After dwelling on the question, she filled in her own answer of “multicultural” and moved on. Morales lit the room on fire with her second poem “Jenga.” She built her metaphor for a relationship out of Jenga blocks and received two perfect scores.

Anderson came to the poetry slam after an appendectomy earlier the same day. He began his poem in the second round by defiantly announcing it as “Letters From Your Fucked Up Sons.” In the poem, the son apologized for fictional but terrible things he made his parents experience and told them that they shouldn’t have had to go through the pain of having a son like him. With this poem he earned enormous crowd approval, second place in the slam and a perfect score. The poem closes, “And you deserved a better son than this/and if it’s any consolation/it was only ever just a matter of time.”
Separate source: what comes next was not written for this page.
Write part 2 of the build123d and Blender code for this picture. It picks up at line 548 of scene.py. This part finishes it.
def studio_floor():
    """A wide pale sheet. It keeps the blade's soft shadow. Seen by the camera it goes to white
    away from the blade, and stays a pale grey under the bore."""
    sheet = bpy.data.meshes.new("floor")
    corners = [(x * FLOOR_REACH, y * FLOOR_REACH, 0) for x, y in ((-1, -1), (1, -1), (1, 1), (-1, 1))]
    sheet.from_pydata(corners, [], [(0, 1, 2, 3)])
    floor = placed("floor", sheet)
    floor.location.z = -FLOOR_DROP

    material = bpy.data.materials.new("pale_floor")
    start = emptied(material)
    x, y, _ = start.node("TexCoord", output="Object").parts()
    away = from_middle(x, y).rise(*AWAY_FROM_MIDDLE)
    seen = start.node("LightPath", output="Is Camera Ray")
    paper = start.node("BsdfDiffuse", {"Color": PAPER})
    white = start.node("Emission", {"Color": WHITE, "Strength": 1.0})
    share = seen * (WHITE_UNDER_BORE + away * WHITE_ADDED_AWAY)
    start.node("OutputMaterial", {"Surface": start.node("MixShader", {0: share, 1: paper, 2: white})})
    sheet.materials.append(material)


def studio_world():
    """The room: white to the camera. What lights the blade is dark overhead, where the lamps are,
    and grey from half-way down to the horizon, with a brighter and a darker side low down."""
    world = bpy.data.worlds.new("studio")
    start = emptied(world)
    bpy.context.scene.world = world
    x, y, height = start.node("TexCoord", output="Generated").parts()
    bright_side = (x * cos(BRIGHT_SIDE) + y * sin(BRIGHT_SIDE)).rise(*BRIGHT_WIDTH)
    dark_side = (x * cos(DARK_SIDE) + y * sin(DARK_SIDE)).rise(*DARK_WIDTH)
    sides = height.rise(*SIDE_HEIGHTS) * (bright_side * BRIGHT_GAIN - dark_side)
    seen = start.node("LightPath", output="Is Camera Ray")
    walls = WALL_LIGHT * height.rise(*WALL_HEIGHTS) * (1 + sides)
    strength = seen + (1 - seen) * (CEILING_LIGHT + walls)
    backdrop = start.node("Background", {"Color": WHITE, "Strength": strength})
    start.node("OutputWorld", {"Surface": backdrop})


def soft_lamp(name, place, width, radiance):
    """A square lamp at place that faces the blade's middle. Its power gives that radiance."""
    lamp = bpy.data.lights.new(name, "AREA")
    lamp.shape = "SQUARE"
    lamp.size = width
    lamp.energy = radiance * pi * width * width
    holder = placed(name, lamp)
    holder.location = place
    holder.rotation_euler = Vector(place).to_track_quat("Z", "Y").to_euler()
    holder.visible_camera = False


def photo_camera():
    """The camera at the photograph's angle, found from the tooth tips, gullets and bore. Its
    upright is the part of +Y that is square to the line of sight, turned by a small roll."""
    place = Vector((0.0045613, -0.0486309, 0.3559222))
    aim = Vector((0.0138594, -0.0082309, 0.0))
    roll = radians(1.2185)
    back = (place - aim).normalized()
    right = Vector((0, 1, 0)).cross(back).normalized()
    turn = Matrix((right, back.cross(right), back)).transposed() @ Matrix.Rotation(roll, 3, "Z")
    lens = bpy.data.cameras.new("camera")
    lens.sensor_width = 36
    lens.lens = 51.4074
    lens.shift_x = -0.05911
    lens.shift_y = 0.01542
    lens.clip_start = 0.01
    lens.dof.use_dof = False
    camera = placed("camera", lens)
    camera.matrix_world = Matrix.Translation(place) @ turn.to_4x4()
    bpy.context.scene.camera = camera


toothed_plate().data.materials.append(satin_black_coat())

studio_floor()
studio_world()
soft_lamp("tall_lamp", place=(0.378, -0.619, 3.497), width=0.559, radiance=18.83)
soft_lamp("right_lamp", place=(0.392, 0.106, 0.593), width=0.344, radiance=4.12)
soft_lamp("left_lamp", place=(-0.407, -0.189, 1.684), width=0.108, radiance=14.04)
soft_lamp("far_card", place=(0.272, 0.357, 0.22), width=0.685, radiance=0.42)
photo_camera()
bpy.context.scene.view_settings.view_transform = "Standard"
Winters took the stage last with a poem titled “Drunk Text to God.” She questioned how the world and faith could be condensed into the weekend actions of college students. She reserved her strongest rebuke for the stereotypical jock, asking God, “If pictures are worth a thousand words, and we were created in your image, what are the other 999 words after womanizer?” For this poem, she received three perfect scores and grossed the highest point total in the slam.

Following the competition portion of the slam, guest poet Robbie Q. Telfer took the stage. He performed seven of his own poems, including some from his book “Spiking the Sucker Punch.” Telfer mentored Winters in Young Chicago Authors and when she created the Occidental Spoken Word Club. Winters realized she needed a name to draw people to the poetry slam, so she called Telfer and persuaded him to perform at the event.

Winters said, “I used to be a member of a strong [slam] community back in Chicago, but I did not find that here on campus.” That disaffection provided the impetus for the Occidental Spoken Word.

When a friend of Telfer popularized slam poetry on their college campus, he took an immediate interest. However, he often performed bizarre pieces to intentionally confuse his audience. Famously, Telfer read out of Martin Luther King Jr.’s biography until he was kicked off stage. He later decided to get serious about poetry but continued to be an oddball.

Telfer said, “It is important for the students of Oxy to know that tonight was a really important cultural event. There were 150 people in one room celebrating literature; literature that is alive. Sarah has changed the culture of Oxy. The authors tonight have created a new vocabulary about art.  And that’s beautiful.”